Almost Random Notes, Part 4
1. I teach one class per semester at Hope College. The constant reader (Who are you, b.t.w.? Don't you have anything useful to do?) will remember that last term I taught a poetry class. This semester I am back to teaching Freshman Composition. Things are made a bit more interesting because, topic-wise, the instructor is permitted to design the class. My students will be writing about creativity. The assigned texts include Twlya Tharp's The Creative Habit: Learn it and Use It for Life (Simon & Schuster, 2003) and The Habit of Being (Farrar Straus and Giroux, 1979), Flannery O'Connor's selected letters. The first class is Wednesday. I have been working on the syllabus for my class and rereading O'Connor's short stories from the Flannery O'Connor: Collected Works (Library of America, 1988).
O'Connor is a master of dialect and an amazingly economical writer. Today, her language (in stories like "Revelation" from Everything that Rises Must Converge, 1965) seems shocking. When originally published, her words must have seemed challenging and rude, but necessary. At the same time, the violence in many of her stories (which was once shocking) seems quaint by today's cultural standards and even melodramatic; perhaps too easily purchased. Too many of her stories resolve through "shots rang out and they were all dead" methodologies. Is it familiarity with O'Connor's writing that makes me think this about her work? Would I have said the same things thirty years ago?
Would I say the same things about O'Connor's stories if they were the work of--just speculating here--Cormac McCarthy?
2. Eight days into 2007, the award for most auspicious debut of the year in the poetry category has already been won by Reginald Shepherd's Blog. As Shepherd promises in his masthead, the blog is about poetry, it isn't about what he had for breakfast or what CD he is listening to. Shepherd goes right after Ron Silliman and Joshua Clover (to name two) in a devastating critique of some of the more outrageous claims made by them and their allies. Shepherd has a new book of essays coming out in the University of Michigan's Poets on Poetry Series. If his blog is an accurate indicator, I will be a big fan of his book.
And when they come after me, I want Reginald Shepherd in my corner.
3. Note to self: Before she goes back to NYC, have Hannah teach you how to do links within the body of the post.

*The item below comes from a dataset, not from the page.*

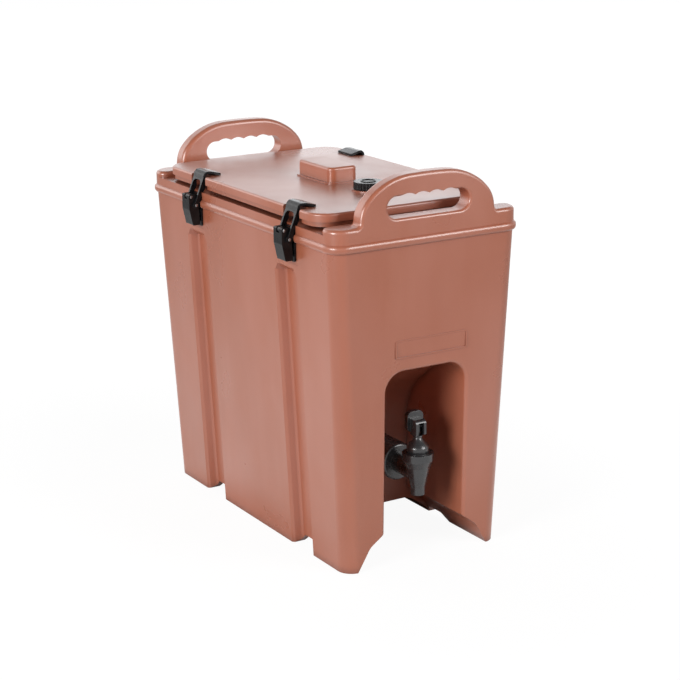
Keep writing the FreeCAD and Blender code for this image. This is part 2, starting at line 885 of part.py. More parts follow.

4. Seth Abramson's poem "Public Defender" is featured today on Poetry Daily. Check it out. The poem originally appeared in The Iowa Review. Not only is this a terrific piece of writing, it is also a clear-eyed, dead-on accurate take on life as an attorney, representing the indigent and the baffled. I know something about that, and Seth's poem speaks from the very heart of the experience.
5. As my vision deteriorates, the quality of my typing becomes worse and worse. And I was not much of a typist to begin with. Generally, I catch my more egregious mistakes with spell check (or by rereading my own posts) but find that I don't catch all my errors when I post comments on the blogs of others. I apologize for this. When it becomes too embarrassing, I will quit posting comments.
Still though, alas, I invoke these deadly birds of the soul.